You should start considering where your data is stored. You will need to combine the data from your Customer Relationship Management (CRM) platform, as well as your Marketing Automation platform. This will serve as a repository for all your customer transactions, interactions, and sales. Microsoft Dynamics 365 already has begun rolling these features out in version 9.0 with Relationship Analytics, Relationship Health Scores as well as in the October release they are introducing the Azure Machine Learning side with Sales AI and their core focus on data sharing through Common Data Service. All of these now help you to take command of the examples above.

So In the long run, yes, it’s a good thing to add AI to your salesforce. It eases the pressure off your management, your sales staff, and various other departments, by allowing salespeople to focus on what makes them great, selling! We all remember what workflows did for our sales staff; this is just the next phase in salesforce automation. There will always be new challenges for companies to find new growth, expand their revenue streams, reduce costs, and increase market share, all while driving costs down.
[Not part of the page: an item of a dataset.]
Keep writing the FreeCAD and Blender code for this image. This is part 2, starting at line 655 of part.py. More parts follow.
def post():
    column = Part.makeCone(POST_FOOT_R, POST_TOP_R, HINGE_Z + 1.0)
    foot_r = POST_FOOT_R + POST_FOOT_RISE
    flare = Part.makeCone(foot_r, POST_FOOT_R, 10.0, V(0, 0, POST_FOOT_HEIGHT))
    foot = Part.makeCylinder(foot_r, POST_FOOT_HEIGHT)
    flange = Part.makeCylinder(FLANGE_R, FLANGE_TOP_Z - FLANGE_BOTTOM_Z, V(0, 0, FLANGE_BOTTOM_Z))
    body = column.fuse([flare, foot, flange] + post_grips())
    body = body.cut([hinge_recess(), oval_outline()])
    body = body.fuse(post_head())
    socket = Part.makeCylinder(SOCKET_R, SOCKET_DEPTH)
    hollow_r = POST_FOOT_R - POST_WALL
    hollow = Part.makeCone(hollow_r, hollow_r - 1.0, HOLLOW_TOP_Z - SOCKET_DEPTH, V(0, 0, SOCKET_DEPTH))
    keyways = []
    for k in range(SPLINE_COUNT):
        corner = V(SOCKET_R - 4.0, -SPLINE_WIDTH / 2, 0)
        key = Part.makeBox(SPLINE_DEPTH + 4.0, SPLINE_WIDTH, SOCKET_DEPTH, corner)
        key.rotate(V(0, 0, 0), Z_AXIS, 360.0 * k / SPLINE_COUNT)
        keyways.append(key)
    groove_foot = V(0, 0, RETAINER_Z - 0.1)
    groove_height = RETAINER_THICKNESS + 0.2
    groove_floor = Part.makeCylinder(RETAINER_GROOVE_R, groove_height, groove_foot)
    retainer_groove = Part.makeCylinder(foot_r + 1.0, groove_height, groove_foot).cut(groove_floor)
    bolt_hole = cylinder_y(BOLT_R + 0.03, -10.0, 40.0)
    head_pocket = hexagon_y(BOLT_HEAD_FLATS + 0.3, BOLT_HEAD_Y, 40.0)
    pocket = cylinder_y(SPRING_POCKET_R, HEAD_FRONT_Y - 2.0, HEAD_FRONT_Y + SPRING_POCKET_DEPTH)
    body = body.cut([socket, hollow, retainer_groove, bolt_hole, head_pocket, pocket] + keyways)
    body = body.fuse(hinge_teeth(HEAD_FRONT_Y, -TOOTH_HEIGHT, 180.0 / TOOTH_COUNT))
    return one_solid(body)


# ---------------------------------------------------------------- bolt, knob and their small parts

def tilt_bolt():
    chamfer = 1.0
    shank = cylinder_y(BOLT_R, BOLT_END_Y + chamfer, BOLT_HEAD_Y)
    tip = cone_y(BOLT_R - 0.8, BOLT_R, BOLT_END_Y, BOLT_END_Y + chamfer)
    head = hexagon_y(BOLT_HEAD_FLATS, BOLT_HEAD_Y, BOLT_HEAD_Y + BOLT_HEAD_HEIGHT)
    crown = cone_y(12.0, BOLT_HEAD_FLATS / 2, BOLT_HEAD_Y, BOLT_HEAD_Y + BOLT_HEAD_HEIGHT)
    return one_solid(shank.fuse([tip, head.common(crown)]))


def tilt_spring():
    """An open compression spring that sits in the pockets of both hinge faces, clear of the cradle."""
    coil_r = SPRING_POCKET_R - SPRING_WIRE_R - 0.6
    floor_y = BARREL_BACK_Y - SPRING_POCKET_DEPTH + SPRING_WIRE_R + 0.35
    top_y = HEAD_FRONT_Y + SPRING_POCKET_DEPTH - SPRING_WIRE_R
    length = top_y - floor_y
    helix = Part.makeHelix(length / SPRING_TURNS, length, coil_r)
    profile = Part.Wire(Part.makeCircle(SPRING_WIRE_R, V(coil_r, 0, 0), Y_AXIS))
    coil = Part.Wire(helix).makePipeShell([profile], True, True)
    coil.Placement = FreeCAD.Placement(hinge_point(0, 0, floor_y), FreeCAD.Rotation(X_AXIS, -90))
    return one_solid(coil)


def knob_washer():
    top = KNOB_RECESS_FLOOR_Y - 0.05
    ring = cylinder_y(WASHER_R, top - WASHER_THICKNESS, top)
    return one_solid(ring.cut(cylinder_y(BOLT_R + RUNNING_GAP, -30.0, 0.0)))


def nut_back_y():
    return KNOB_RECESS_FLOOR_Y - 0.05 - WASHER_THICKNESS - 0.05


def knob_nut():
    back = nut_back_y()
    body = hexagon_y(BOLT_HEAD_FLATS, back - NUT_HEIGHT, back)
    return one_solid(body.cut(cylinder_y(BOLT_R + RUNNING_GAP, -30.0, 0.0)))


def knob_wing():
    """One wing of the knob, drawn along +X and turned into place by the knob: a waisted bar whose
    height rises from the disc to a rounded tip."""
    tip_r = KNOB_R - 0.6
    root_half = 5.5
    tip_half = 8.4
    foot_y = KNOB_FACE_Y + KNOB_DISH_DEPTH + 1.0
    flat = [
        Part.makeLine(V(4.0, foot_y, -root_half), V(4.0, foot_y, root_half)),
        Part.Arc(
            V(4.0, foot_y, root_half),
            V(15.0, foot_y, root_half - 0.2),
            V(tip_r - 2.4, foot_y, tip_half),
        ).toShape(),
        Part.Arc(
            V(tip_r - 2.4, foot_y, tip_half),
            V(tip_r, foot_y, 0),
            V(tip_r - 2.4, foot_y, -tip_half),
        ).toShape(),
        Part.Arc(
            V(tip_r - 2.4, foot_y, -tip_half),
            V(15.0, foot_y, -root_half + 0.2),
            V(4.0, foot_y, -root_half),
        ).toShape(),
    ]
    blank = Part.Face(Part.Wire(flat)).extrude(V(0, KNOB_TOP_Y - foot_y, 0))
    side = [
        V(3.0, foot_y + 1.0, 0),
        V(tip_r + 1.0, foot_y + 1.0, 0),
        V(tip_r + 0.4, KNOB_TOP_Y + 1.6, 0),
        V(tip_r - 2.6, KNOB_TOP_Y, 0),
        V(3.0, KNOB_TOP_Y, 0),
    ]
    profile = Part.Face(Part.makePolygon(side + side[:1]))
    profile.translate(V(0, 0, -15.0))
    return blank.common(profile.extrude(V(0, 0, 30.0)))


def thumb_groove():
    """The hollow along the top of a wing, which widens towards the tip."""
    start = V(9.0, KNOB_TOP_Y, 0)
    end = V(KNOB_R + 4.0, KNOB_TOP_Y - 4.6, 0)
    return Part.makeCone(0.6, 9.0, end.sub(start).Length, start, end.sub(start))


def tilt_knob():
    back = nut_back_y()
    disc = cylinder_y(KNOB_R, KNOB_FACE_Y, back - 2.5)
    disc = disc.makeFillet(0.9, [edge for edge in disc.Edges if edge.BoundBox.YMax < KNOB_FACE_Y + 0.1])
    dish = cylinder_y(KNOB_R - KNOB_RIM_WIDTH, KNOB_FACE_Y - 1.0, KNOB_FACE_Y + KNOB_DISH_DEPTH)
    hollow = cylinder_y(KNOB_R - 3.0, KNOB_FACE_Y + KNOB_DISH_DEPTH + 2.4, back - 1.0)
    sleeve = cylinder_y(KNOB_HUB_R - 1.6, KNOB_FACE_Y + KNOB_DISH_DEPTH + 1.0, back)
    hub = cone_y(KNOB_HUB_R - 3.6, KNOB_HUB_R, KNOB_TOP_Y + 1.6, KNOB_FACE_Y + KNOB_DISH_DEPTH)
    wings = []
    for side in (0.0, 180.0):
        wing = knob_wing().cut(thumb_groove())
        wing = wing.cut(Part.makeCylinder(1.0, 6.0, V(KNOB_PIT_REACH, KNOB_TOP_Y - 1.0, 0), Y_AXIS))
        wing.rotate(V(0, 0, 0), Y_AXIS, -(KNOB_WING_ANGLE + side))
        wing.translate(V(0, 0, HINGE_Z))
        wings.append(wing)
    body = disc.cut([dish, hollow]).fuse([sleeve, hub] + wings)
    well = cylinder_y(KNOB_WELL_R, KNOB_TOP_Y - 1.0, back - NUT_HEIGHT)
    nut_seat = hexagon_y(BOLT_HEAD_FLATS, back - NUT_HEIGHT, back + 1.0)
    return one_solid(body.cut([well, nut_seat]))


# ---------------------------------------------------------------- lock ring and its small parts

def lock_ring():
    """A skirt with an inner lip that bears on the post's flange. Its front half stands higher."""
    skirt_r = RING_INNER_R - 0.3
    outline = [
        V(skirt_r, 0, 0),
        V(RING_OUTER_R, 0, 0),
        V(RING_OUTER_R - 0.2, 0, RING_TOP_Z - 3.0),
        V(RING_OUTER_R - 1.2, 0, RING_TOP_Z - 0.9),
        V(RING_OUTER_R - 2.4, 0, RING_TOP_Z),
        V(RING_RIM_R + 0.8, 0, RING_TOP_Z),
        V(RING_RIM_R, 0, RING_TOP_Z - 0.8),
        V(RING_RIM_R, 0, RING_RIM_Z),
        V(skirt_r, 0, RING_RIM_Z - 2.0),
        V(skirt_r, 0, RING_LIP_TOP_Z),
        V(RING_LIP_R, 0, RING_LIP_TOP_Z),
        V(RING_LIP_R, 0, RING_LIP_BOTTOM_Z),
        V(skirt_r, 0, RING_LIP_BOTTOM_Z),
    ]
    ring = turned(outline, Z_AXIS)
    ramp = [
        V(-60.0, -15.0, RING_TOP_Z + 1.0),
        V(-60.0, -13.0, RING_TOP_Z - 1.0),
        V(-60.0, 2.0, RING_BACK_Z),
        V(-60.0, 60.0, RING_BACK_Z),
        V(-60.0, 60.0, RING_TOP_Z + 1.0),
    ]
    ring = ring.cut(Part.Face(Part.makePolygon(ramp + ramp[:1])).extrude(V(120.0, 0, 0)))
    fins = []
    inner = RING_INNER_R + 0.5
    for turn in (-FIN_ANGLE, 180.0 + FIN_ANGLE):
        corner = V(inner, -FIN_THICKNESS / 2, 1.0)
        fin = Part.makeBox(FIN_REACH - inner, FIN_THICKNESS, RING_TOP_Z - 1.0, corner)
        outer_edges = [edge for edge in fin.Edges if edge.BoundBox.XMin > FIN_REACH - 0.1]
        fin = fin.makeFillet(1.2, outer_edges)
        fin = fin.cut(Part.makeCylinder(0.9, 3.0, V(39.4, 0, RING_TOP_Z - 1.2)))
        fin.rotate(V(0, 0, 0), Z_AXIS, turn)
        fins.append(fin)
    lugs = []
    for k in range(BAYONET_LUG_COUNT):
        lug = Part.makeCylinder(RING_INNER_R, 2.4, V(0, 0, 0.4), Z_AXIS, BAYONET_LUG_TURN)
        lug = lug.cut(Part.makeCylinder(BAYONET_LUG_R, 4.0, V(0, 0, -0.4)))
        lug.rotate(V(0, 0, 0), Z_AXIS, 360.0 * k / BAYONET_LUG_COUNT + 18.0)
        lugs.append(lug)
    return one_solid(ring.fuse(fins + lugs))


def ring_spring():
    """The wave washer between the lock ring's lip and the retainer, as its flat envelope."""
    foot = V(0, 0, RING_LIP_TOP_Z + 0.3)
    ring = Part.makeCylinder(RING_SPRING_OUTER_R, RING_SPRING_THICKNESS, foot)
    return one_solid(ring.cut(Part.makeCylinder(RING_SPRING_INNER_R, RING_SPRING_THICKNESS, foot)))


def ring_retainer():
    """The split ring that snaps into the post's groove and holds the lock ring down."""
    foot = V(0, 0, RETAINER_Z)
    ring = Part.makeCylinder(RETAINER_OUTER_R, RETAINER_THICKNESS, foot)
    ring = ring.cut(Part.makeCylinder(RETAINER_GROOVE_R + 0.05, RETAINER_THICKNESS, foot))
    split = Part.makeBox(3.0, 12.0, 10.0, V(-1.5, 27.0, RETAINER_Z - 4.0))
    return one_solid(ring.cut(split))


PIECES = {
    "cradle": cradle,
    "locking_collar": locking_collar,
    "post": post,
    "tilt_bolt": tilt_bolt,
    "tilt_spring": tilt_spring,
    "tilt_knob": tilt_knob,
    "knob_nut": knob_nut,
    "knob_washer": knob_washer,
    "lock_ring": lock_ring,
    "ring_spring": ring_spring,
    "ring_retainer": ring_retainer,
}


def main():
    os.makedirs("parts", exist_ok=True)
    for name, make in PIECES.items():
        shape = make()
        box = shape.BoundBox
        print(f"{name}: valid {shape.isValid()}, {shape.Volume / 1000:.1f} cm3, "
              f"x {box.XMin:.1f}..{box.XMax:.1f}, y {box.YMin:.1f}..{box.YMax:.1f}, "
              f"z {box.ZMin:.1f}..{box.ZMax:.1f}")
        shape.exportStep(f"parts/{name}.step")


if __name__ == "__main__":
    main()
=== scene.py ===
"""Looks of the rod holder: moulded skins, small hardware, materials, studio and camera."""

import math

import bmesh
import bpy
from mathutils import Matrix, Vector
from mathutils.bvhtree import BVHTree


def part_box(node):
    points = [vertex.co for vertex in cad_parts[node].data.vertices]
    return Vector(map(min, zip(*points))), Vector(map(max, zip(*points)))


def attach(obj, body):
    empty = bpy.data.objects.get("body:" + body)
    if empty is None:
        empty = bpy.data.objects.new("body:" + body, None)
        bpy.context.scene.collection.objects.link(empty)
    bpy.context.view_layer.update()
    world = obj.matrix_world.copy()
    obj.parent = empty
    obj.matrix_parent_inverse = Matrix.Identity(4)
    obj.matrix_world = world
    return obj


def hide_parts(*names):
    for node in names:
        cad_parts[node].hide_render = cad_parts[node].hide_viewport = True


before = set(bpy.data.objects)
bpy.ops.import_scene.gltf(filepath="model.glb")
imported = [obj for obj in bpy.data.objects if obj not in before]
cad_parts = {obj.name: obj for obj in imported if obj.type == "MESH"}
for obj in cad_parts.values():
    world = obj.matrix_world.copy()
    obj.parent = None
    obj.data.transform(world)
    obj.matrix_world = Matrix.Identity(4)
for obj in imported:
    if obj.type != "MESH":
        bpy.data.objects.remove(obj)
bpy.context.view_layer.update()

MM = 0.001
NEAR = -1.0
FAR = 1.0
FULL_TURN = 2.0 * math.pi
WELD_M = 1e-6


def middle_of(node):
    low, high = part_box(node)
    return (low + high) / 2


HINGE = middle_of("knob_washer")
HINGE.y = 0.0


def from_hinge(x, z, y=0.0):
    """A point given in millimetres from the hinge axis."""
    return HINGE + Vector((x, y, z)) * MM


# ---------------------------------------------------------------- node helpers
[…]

More and more companies are leveraging the existing data that they have and mining it for new business and growth using AI.

AI also takes time out of doing it; it would take teams of people weeks to crawl a database and give you the data; it takes computers only minutes. Data has become as valuable as gold, and companies who can capture the data, analyze it, and generate actionable insights will have salespeople can and will be able to close more deals, faster and more cost-effectively than ever before.